The United States government issues a public statement accusing the Soviet Union of using poison gas and chemical weapons in its war against rebel forces in Afghanistan. The accusation was part of the continuing U.S. criticism of the Soviet intervention in Afghanistan.
Since sending troops into Afghanistan in 1979 in an attempt to prop up a pro-Soviet communist government, the Soviet Union had been on the receiving end of an unceasing string of criticism and diplomatic attacks from the United States government. First the Carter administration, and then the Reagan administration, condemned the Soviets for their intervention in a sovereign nation. Because of the issue, arms control talks had been tabled, the United States had boycotted the 1980 Olympics in Moscow, and diplomatic tension between America and Russia reached alarming proportions.

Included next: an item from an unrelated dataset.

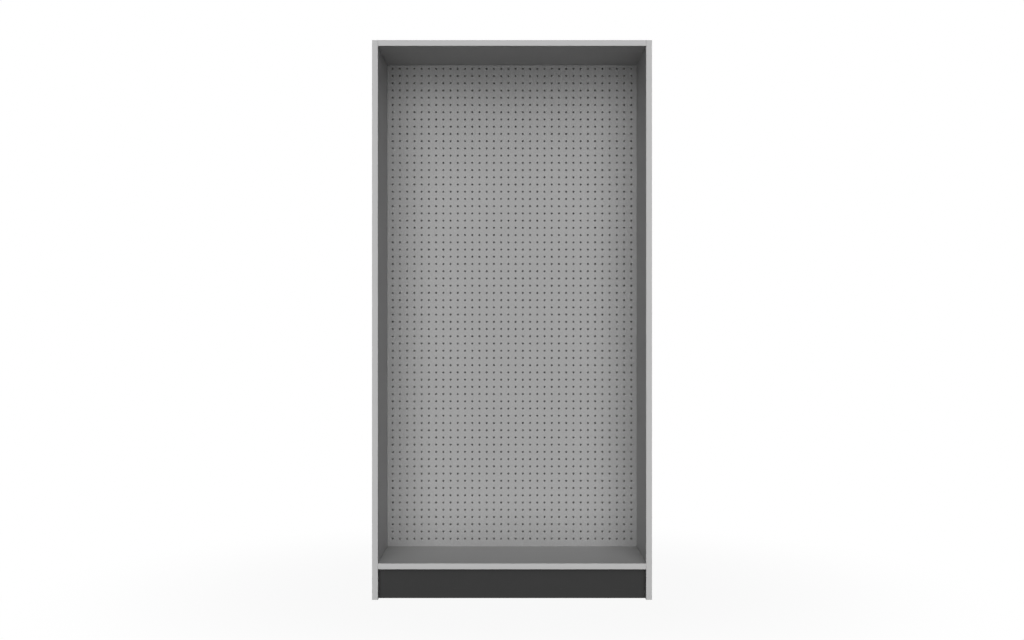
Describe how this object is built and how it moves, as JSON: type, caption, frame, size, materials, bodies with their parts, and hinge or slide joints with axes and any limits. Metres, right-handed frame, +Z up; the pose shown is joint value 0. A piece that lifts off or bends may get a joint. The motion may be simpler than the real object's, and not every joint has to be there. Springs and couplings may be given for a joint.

Reports that the Soviets were using poison gas and chemical weapons in Afghanistan only intensified the heightened tensions. The U.S. government’s official statement charged that over 3,000 Afghans had been killed by weapons, including “irritants, incapacitants, nerve agents, phosgene oxime and perhaps mycotoxins, mustard, lewisite and toxic smoke.” Evidence to support these charges was largely anecdotal and a number of U.S. scientists had serious doubts about the data put forward by the Reagan administration. Some critics charged that the accusations were a smokescreen behind which the United States could go forward with further development and stockpiling of its own chemical weapons arsenal.
The U.S. attack must have seemed mildly ironic to the Soviets, who had pilloried America for the use of defoliants and other chemical weapons during its war in Vietnam. By 1982, many Americans were referring to Afghanistan as “Russia’s Vietnam.”